# Provided data:
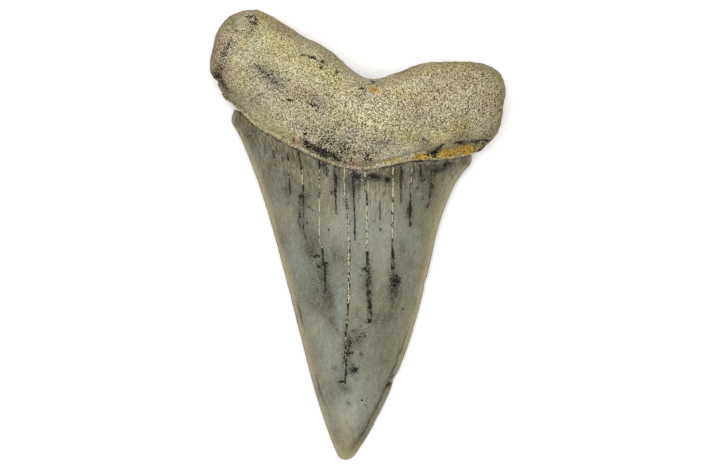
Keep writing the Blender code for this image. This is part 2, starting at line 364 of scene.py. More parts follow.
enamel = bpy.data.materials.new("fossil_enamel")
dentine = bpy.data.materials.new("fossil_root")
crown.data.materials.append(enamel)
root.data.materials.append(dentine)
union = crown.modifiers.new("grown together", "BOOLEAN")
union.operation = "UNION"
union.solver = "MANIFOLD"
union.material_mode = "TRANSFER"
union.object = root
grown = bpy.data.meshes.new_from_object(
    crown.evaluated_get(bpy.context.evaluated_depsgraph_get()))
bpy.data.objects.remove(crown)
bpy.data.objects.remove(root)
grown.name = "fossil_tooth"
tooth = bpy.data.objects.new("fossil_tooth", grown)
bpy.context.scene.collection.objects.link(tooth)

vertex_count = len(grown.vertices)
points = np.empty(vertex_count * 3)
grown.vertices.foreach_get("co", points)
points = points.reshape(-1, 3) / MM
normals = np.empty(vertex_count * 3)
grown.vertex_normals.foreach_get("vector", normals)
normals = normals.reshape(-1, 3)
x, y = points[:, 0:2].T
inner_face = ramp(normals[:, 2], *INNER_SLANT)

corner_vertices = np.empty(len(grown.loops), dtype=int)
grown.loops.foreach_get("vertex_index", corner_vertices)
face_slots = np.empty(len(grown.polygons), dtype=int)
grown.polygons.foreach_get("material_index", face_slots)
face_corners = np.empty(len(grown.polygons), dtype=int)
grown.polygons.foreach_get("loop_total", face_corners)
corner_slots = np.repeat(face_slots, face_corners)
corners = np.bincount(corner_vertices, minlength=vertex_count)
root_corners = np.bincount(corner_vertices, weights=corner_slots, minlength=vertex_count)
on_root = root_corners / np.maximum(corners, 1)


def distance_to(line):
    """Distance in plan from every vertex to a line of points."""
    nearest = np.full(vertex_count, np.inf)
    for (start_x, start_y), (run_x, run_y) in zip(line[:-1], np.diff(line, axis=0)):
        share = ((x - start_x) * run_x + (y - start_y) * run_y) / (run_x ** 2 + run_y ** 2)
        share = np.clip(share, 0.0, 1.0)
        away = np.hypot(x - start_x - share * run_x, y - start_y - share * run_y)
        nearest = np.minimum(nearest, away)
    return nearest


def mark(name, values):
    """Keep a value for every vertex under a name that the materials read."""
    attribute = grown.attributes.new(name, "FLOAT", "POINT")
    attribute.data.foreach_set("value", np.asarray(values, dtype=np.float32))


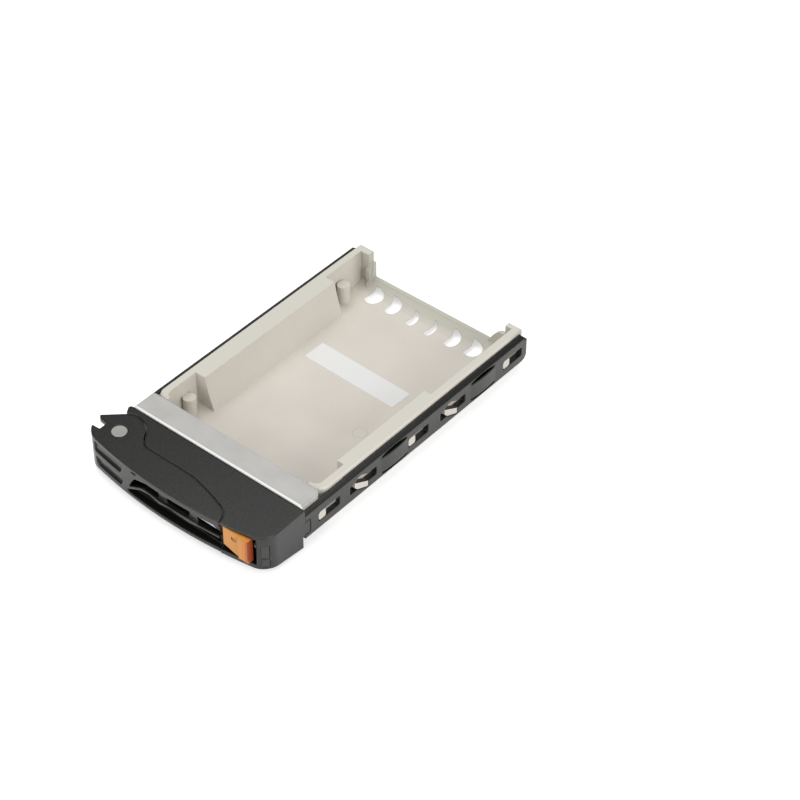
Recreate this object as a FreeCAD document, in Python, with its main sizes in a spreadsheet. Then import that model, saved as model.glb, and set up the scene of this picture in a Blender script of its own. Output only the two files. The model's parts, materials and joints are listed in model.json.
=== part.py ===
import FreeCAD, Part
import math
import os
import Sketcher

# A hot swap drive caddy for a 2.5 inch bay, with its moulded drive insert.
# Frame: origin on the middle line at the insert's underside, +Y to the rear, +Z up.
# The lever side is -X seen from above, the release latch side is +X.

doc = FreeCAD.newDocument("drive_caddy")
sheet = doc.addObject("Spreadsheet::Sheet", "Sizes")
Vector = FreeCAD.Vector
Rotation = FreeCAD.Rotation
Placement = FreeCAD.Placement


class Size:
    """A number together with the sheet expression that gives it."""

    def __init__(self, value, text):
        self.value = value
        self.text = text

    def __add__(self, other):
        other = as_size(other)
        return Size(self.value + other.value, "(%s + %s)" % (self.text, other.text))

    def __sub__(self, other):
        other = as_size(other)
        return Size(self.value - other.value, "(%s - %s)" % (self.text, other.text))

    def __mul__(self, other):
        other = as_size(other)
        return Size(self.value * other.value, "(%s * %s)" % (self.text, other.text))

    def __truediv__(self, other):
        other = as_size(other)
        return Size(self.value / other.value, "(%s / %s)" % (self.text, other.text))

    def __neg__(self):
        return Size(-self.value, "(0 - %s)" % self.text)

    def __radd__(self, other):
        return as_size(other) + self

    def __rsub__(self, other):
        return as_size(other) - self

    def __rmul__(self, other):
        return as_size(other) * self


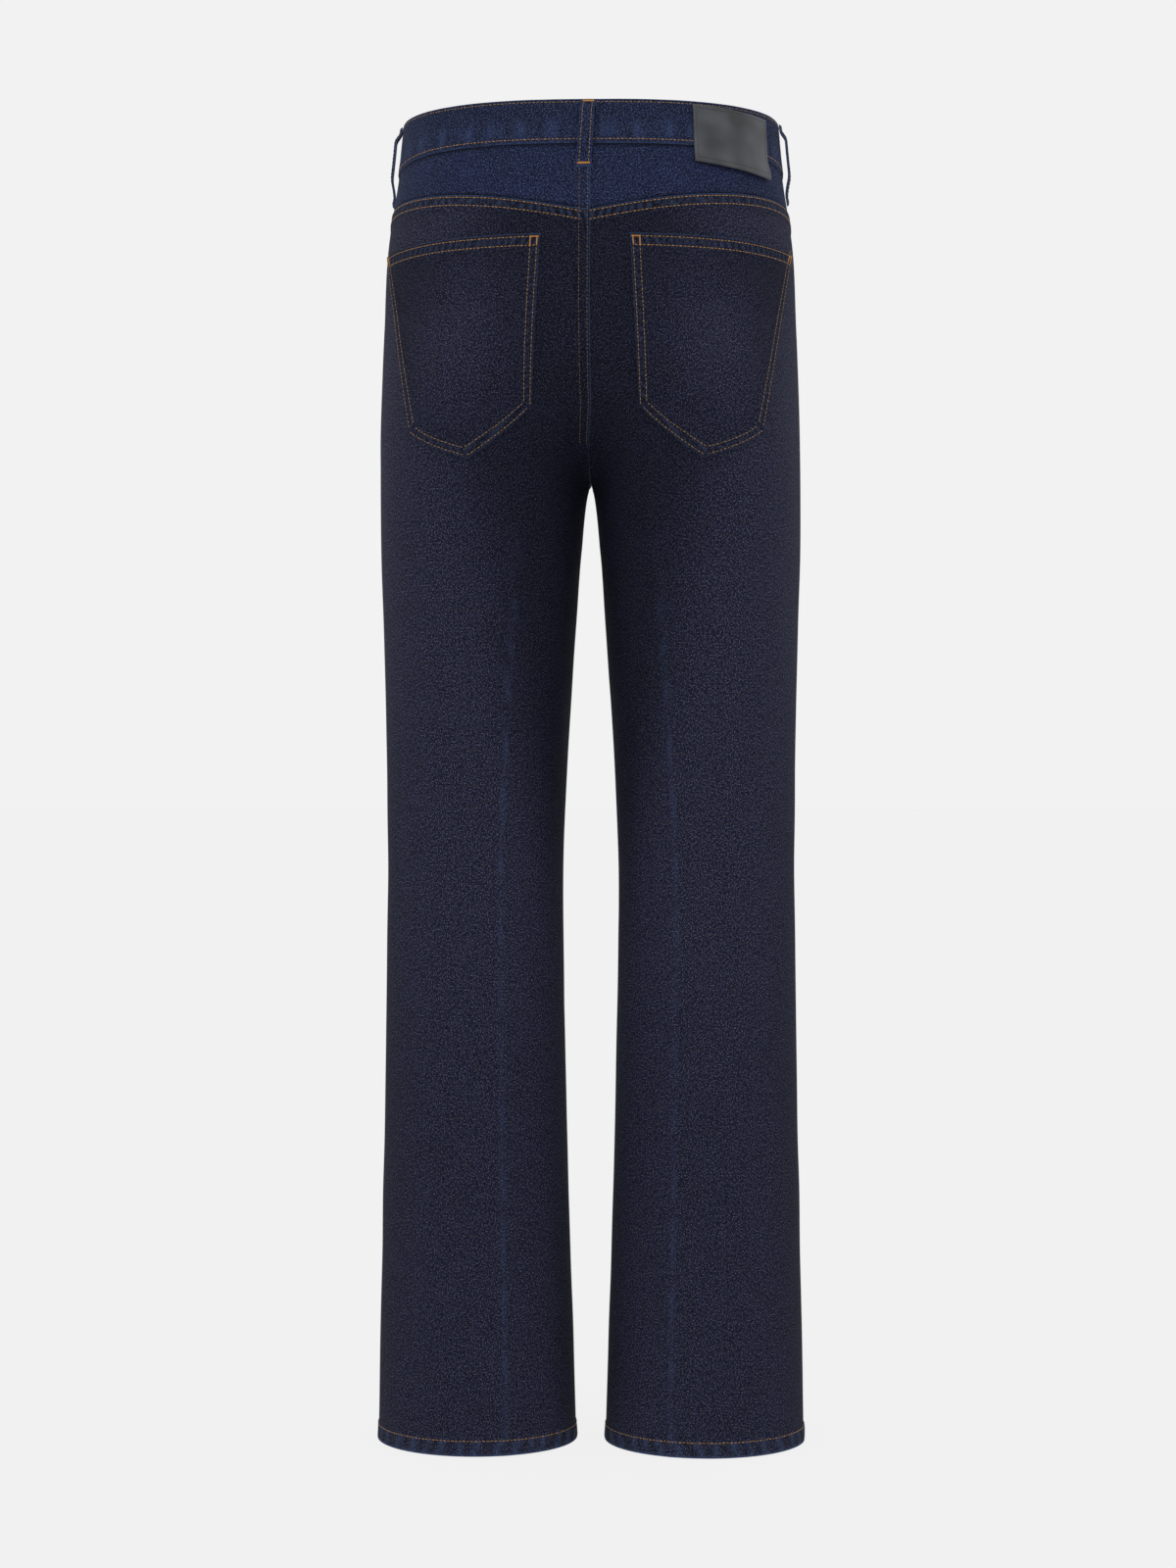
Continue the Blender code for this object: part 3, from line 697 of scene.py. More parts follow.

# Exercise instructions:
Please restate the whole listing word for word.

# Result below:
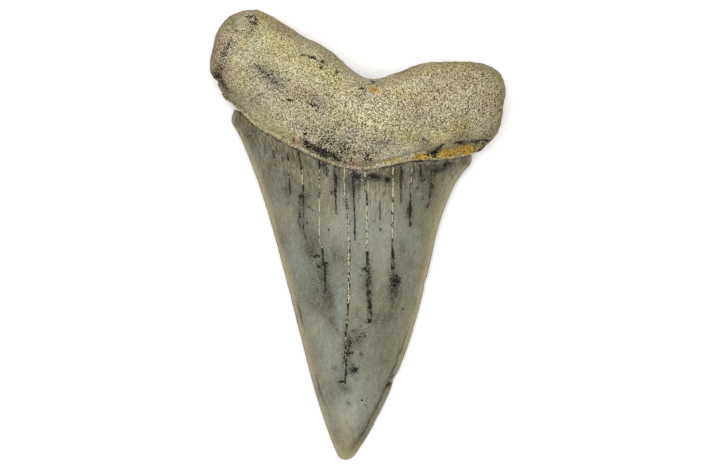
Keep writing the Blender code for this image. This is part 2, starting at line 364 of scene.py. More parts follow.
enamel = bpy.data.materials.new("fossil_enamel")
dentine = bpy.data.materials.new("fossil_root")
crown.data.materials.append(enamel)
root.data.materials.append(dentine)
union = crown.modifiers.new("grown together", "BOOLEAN")
union.operation = "UNION"
union.solver = "MANIFOLD"
union.material_mode = "TRANSFER"
union.object = root
grown = bpy.data.meshes.new_from_object(
    crown.evaluated_get(bpy.context.evaluated_depsgraph_get()))
bpy.data.objects.remove(crown)
bpy.data.objects.remove(root)
grown.name = "fossil_tooth"
tooth = bpy.data.objects.new("fossil_tooth", grown)
bpy.context.scene.collection.objects.link(tooth)

vertex_count = len(grown.vertices)
points = np.empty(vertex_count * 3)
grown.vertices.foreach_get("co", points)
points = points.reshape(-1, 3) / MM
normals = np.empty(vertex_count * 3)
grown.vertex_normals.foreach_get("vector", normals)
normals = normals.reshape(-1, 3)
x, y = points[:, 0:2].T
inner_face = ramp(normals[:, 2], *INNER_SLANT)

corner_vertices = np.empty(len(grown.loops), dtype=int)
grown.loops.foreach_get("vertex_index", corner_vertices)
face_slots = np.empty(len(grown.polygons), dtype=int)
grown.polygons.foreach_get("material_index", face_slots)
face_corners = np.empty(len(grown.polygons), dtype=int)
grown.polygons.foreach_get("loop_total", face_corners)
corner_slots = np.repeat(face_slots, face_corners)
corners = np.bincount(corner_vertices, minlength=vertex_count)
root_corners = np.bincount(corner_vertices, weights=corner_slots, minlength=vertex_count)
on_root = root_corners / np.maximum(corners, 1)


def distance_to(line):
    """Distance in plan from every vertex to a line of points."""
    nearest = np.full(vertex_count, np.inf)
    for (start_x, start_y), (run_x, run_y) in zip(line[:-1], np.diff(line, axis=0)):
        share = ((x - start_x) * run_x + (y - start_y) * run_y) / (run_x ** 2 + run_y ** 2)
        share = np.clip(share, 0.0, 1.0)
        away = np.hypot(x - start_x - share * run_x, y - start_y - share * run_y)
        nearest = np.minimum(nearest, away)
    return nearest


def mark(name, values):
    """Keep a value for every vertex under a name that the materials read."""
    attribute = grown.attributes.new(name, "FLOAT", "POINT")
    attribute.data.foreach_set("value", np.asarray(values, dtype=np.float32))


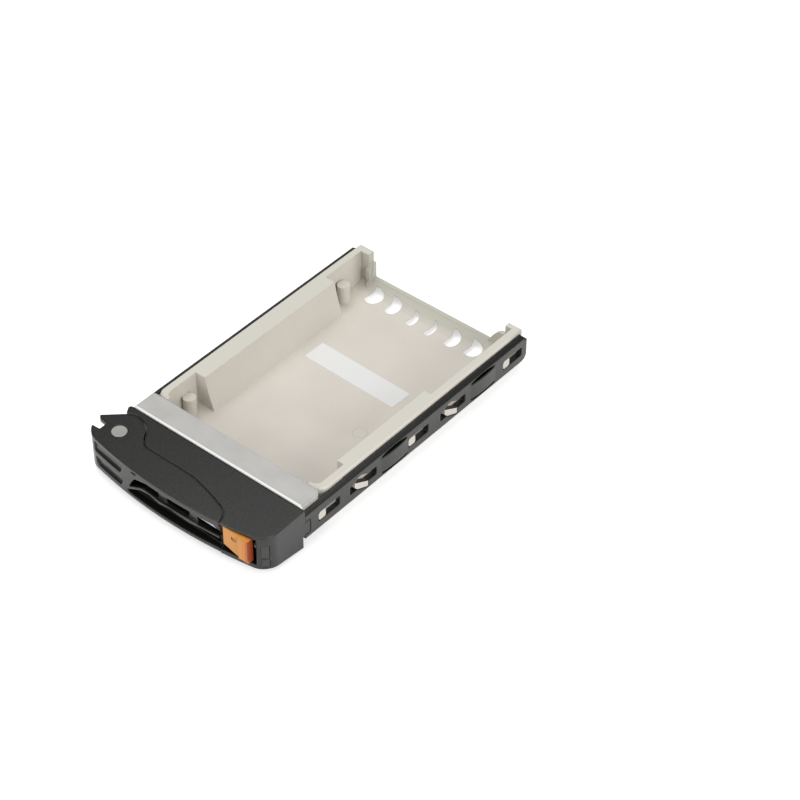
Recreate this object as a FreeCAD document, in Python, with its main sizes in a spreadsheet. Then import that model, saved as model.glb, and set up the scene of this picture in a Blender script of its own. Output only the two files. The model's parts, materials and joints are listed in model.json.
=== part.py ===
import FreeCAD, Part
import math
import os
import Sketcher

# A hot swap drive caddy for a 2.5 inch bay, with its moulded drive insert.
# Frame: origin on the middle line at the insert's underside, +Y to the rear, +Z up.
# The lever side is -X seen from above, the release latch side is +X.

doc = FreeCAD.newDocument("drive_caddy")
sheet = doc.addObject("Spreadsheet::Sheet", "Sizes")
Vector = FreeCAD.Vector
Rotation = FreeCAD.Rotation
Placement = FreeCAD.Placement


class Size:
    """A number together with the sheet expression that gives it."""

    def __init__(self, value, text):
        self.value = value
        self.text = text

    def __add__(self, other):
        other = as_size(other)
        return Size(self.value + other.value, "(%s + %s)" % (self.text, other.text))

    def __sub__(self, other):
        other = as_size(other)
        return Size(self.value - other.value, "(%s - %s)" % (self.text, other.text))

    def __mul__(self, other):
        other = as_size(other)
        return Size(self.value * other.value, "(%s * %s)" % (self.text, other.text))

    def __truediv__(self, other):
        other = as_size(other)
        return Size(self.value / other.value, "(%s / %s)" % (self.text, other.text))

    def __neg__(self):
        return Size(-self.value, "(0 - %s)" % self.text)

    def __radd__(self, other):
        return as_size(other) + self

    def __rsub__(self, other):
        return as_size(other) - self

    def __rmul__(self, other):
        return as_size(other) * self


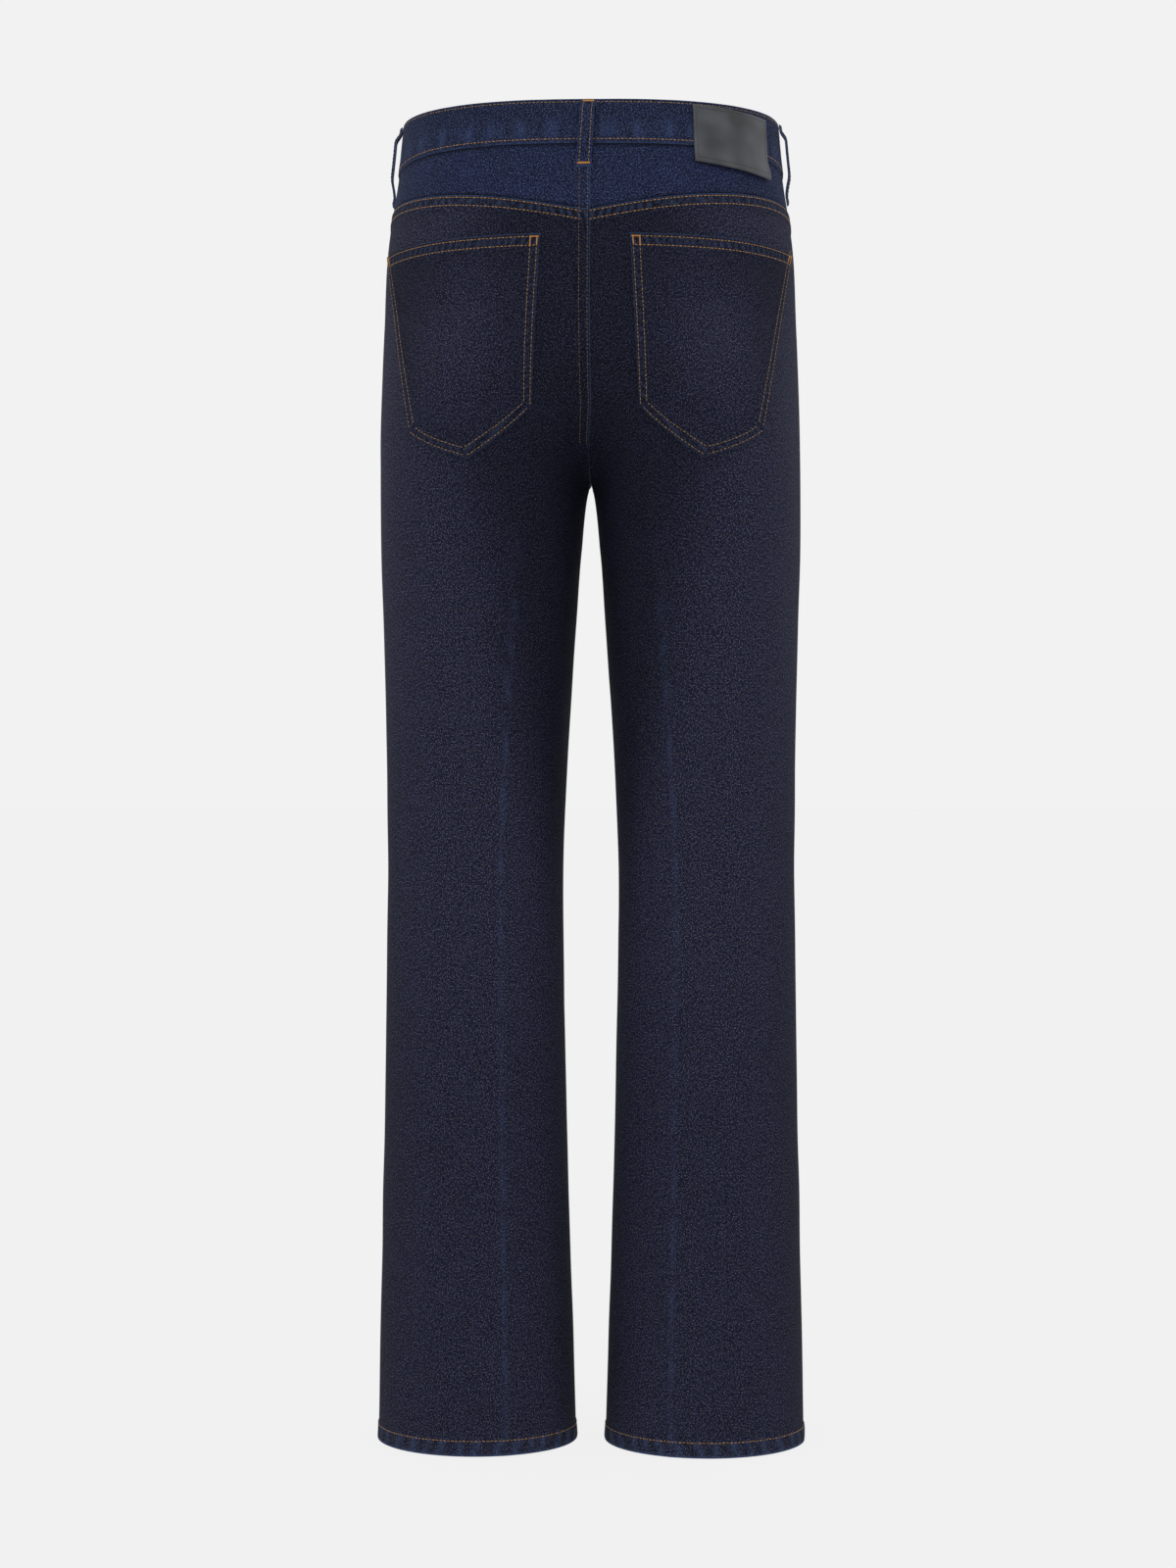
Continue the Blender code for this object: part 3, from line 697 of scene.py. More parts follow.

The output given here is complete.